The second epoch was when in the twelfth century Roger, king of Sicily, took Corinth, Thebes, and Athens; from each of which cities he led away captives all the men and women he could find who knew how to weave silks, and carried them to Palermo. These Grecian new comers brought fresh designs which were adopted sometimes wholly, at others but in part and mixed up with the older Saracenic style. In this second period of the island’s loom we discover what traces the Byzantine school impressed upon Sicilian silks, and helped so much to alter the type of their first designs. On one silk, the pattern is a grotesque mask amid the graceful twinings of luxuriant foliage, such as might have been then found upon many a fragment of old Greek sculpture; this may be seen on no. 8241; on another, a sovereign on horseback wearing the royal crown and carrying a hawk upon his wrist, as in no. 8589; on a third, no. 8234, is the Greek cross, with a pattern much like the old netted or “de fundato” kind which has been described, p. 38.

But Sicily’s third is quite her own peculiar style. At the end of the thirteenth and beginning of the fourteenth century she struck into an untried path. Without throwing aside the old elements employed by the Mahomedans Sicily put with them the emblem of Christianity, the cross, in various forms, on some occasions with the letter V. four times repeated.

From the east to the uttermost western borders of the Mediterranean the weavers of every country had been in the habit of figuring upon their silks those beasts and birds they saw around them: the Tartar, the Indian, and the Persian gave us the parrot and the cheetah; the Africans, the giraffe and the gazelle; the people of each continent, the lions, the elephants, the eagles, and the other birds common to both. From the sculpture of the Greeks and Romans the Sicilians could have easily copied the fabled griffin and the centaur; but it was left for their own wild imaginings to figure such an odd compound in one being as the animal—half elephant, half griffin—which we see in no. 1288. Their daring flights of fancy in coupling the difficult with the beautiful are curious; in one piece large eagles are perched in pairs with a radiating sun between them, and beneath are dogs, in pairs, running with heads turned back; in another, running harts have caught one of their hind legs in a cord tied to their collar, and an eagle swoops down upon them; and the same animal, in another place on the same piece, has switched its tail into the last link of a chain fastened to its neck; on a third sample are harts, the letter M floriated, winged lions, crosses floriated, crosses sprouting out on two sides with fleurs-de-lis, and four-legged monsters, some like winged lions, some biting their tails.
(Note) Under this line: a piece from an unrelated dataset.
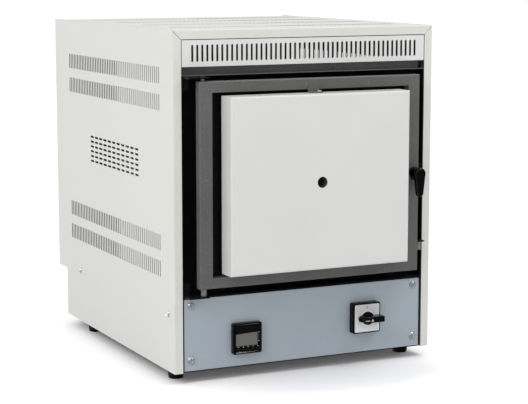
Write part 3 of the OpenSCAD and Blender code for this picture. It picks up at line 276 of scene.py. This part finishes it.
FINISH = {
    "casing_paint": surface(
        "casing_paint_coat", srgb(195, 195, 190), 0.42, patch=0.012, grain=0.02, grain_scale=900.0,
        bump=0.12, bump_depth=0.0001, Coat_Weight=0.12, Coat_Roughness=0.25,
    ),
    "strip_paint": surface(
        "strip_paint_coat", srgb(198, 199, 197), 0.42, patch=0.015, grain=0.03, bump=0.12,
        bump_depth=0.0001, Coat_Weight=0.1, Coat_Roughness=0.3,
    ),
    "cover_paint": surface(
        "cover_paint_coat", srgb(192, 193, 190), 0.44, patch=0.012, grain=0.025, grain_scale=800.0,
        bump=0.12, bump_depth=0.0001, Coat_Weight=0.08, Coat_Roughness=0.3,
    ),
    "panel_paint": surface(
        "panel_paint_coat", srgb(149, 159, 167), 0.46, patch=0.02, grain=0.05, grain_scale=650.0,
        bump=0.18, bump_depth=0.00015, Coat_Weight=0.25, Coat_Roughness=0.18,
    ),
    "dark_paint": speckled("dark_texture_coat", srgb(92, 91, 90), srgb(156, 154, 152), 0.45),
    "black_paint": surface(
        "black_paint_coat", srgb(13, 13, 14), 0.5, patch=0.1, grain=0.2, grain_scale=500.0,
        bump=0.3, bump_depth=0.0003, Specular_IOR_Level=0.2,
    ),
    "zinc_steel": surface(
        "zinc_spangle", srgb(144, 144, 142), 0.4, 0.45, patch=0.09, patch_scale=90.0, grain=0.08,
        rough_var=0.1, bump=0.08,
    ),
    "bright_steel": surface(
        "bright_steel_turned", srgb(236, 236, 235), 0.26, 0.75, patch=0.05, patch_scale=160.0,
        grain=0.06, grain_scale=2500.0, rough_var=0.06, bump=0.05, bump_depth=0.00003,
    ),
    "fibre": surface(
        "ceramic_fibre", srgb(226, 221, 208), 0.95, patch=0.05, patch_scale=30.0, grain=0.16,
        grain_scale=420.0, grain_stretch=(1, 1, 2.5), bump=0.8, bump_depth=0.0009,
    ),
    "ceramic": surface(
        "fired_ceramic", srgb(222, 214, 200), 0.72, patch=0.06, patch_scale=22.0, grain=0.12,
        grain_scale=900.0, bump=0.35, bump_depth=0.0003,
    ),
    "heating_wire": surface(
        "oxidised_wire", srgb(84, 78, 72), 0.55, 0.8, patch=0.2, patch_scale=60.0, grain=0.2,
        bump=0.3,
    ),
    "black_plastic": surface(
        "black_moulding", srgb(6, 6, 7), 0.24, patch=0.1, grain=0.12, grain_scale=900.0,
        rough_var=0.05, bump=0.06, bump_depth=0.0001, Specular_IOR_Level=0.14,
    ),
    "handle_black": surface(
        "handle_moulding", srgb(6, 6, 7), 0.2, patch=0.1, grain=0.1, grain_scale=900.0,
        rough_var=0.04, bump=0.05, bump_depth=0.0001, Specular_IOR_Level=0.3,
    ),
    "gloss_black": surface(
        "gloss_moulding", srgb(4, 4, 5), 0.16, patch=0.12, grain=0.1, grain_scale=1100.0,
        rough_var=0.04, bump=0.04, bump_depth=0.00005, Specular_IOR_Level=0.35,
    ),
    "key_rubber": surface(
        "key_rubber_skin", srgb(16, 16, 17), 0.5, patch=0.1, grain=0.15, grain_scale=1200.0,
        bump=0.1, Specular_IOR_Level=0.25,
    ),
    "window": surface(
        "window_glass", srgb(40, 39, 38), 0.12, patch=0.05, grain=0.04, rough_var=0.03, bump=0.02,
        Coat_Weight=0.6, Coat_Roughness=0.05,
    ),
    "legend_plate": surface(
        "brushed_plate", srgb(240, 240, 241), 0.42, 0.3, patch=0.03, grain=0.1,
        grain_scale=1600.0, grain_stretch=(0.04, 1, 1), bump=0.1, bump_depth=0.00005,
    ),
    "sink_aluminium": surface(
        "extruded_aluminium", srgb(190, 192, 195), 0.35, 1.0, patch=0.05, grain=0.12,
        grain_stretch=(1, 1, 0.05), bump=0.15,
    ),
    "relay_case": surface(
        "relay_moulding", srgb(58, 60, 64), 0.5, patch=0.08, grain=0.1, bump=0.15,
    ),
    "brass": surface(
        "brass_turned", srgb(206, 172, 98), 0.28, 1.0, patch=0.06, patch_scale=120.0, grain=0.08,
        bump=0.08,
    ),
    "rubber": surface(
        "rubber_foot_skin", srgb(12, 12, 13), 0.6, patch=0.15, patch_scale=60.0, grain=0.2,
        grain_scale=800.0, bump=0.25, bump_depth=0.0002, Specular_IOR_Level=0.2,
    ),
}
# Painted shade inside the casing, on the coats that have vent slots
for coat in ("casing_paint", "strip_paint"):
    shade_inside_faces(FINISH[coat])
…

Hardly elsewhere to be found are certain elements peculiar to the patterns upon silks from mediæval Sicily; such, for instance, as harts, and demi-dogs with very large wings, both animals having remarkably long manes streaming far behind them; or harts lodged under green trees in a park with paling about it. The hawk, the eagle, double and single headed, or the parrot, may be found on stuffs all over the east; not so, however, the swan, which was a favourite with Sicilians and may be seen often drawn with much gracefulness.
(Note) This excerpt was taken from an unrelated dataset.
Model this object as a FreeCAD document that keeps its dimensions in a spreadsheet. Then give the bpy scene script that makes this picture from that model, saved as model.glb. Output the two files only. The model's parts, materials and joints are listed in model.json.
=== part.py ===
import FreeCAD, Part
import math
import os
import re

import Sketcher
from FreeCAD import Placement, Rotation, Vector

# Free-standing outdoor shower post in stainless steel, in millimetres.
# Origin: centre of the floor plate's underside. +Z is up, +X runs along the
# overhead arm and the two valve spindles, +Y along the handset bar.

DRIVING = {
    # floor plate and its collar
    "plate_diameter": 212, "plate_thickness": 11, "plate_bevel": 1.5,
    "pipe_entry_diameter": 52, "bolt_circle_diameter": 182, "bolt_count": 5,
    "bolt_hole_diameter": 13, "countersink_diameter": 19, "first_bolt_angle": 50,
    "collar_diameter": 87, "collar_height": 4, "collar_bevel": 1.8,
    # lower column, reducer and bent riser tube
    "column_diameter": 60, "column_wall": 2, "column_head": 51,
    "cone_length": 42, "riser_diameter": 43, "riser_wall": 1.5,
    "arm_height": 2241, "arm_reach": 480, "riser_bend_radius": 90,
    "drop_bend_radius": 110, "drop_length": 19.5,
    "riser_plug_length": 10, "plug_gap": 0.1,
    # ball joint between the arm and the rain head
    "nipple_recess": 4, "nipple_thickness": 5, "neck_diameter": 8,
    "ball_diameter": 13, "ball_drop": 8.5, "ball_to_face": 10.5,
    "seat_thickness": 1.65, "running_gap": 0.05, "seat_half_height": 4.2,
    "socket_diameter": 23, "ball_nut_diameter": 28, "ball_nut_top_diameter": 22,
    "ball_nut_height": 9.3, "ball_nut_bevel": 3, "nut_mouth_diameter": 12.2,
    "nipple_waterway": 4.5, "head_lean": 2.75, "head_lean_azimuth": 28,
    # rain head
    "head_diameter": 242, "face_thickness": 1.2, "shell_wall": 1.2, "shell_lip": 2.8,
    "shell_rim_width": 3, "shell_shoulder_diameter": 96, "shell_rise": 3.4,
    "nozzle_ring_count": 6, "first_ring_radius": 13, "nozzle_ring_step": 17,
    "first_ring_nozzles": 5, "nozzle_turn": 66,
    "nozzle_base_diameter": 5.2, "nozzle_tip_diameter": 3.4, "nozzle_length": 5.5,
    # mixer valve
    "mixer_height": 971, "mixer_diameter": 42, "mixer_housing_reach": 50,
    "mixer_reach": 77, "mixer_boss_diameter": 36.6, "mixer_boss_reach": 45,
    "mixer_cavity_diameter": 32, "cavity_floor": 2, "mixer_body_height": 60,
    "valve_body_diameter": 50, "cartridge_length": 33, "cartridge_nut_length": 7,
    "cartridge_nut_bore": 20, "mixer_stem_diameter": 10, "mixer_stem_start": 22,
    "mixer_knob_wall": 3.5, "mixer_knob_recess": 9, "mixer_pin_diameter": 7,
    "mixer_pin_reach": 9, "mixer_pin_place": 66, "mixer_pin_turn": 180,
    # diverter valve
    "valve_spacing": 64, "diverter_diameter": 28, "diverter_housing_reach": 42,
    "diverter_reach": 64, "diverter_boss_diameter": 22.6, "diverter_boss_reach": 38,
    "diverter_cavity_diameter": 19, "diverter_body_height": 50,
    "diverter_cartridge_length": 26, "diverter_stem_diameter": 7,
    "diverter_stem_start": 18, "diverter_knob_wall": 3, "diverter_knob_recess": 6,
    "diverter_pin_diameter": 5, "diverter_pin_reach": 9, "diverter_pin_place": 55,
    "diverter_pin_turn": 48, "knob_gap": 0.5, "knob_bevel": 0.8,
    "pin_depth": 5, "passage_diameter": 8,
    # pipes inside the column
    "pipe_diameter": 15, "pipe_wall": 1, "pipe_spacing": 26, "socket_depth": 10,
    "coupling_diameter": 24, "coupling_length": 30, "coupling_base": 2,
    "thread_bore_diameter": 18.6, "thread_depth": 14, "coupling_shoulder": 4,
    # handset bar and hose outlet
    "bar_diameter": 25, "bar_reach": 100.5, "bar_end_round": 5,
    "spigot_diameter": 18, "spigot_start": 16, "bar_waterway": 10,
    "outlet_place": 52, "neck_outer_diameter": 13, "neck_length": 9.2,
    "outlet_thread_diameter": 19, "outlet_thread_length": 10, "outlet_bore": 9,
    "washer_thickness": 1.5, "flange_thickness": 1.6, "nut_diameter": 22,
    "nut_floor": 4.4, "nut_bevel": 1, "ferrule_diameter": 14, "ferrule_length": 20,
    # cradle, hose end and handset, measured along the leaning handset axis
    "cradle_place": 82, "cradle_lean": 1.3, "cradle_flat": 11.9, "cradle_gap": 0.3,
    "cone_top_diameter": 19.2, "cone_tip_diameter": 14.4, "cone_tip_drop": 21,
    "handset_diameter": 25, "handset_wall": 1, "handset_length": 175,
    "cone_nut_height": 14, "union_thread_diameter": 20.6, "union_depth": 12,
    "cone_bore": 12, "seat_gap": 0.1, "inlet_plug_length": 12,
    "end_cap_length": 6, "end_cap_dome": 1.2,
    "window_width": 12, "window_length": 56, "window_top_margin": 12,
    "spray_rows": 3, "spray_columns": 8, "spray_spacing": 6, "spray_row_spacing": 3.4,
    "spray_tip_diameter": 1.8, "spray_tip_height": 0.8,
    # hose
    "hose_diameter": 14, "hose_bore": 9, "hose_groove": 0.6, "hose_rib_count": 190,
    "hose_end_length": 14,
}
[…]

The Sicilians showed their strong affection for certain plants and flowers. On a great many of the silks in the South Kensington collection from Palermitan looms we see figured upon a tawny coloured grounding beautifully drawn foliage in green; sometimes vine leaves, sometimes what looks like parsley, so curled, crispy, and serrated are its leaves. Another peculiarity is the introduction of the letter U, repeated so as to mark the feathering upon the tails of birds; or to fall into the shape of an O; as in nos. 8591, 8599.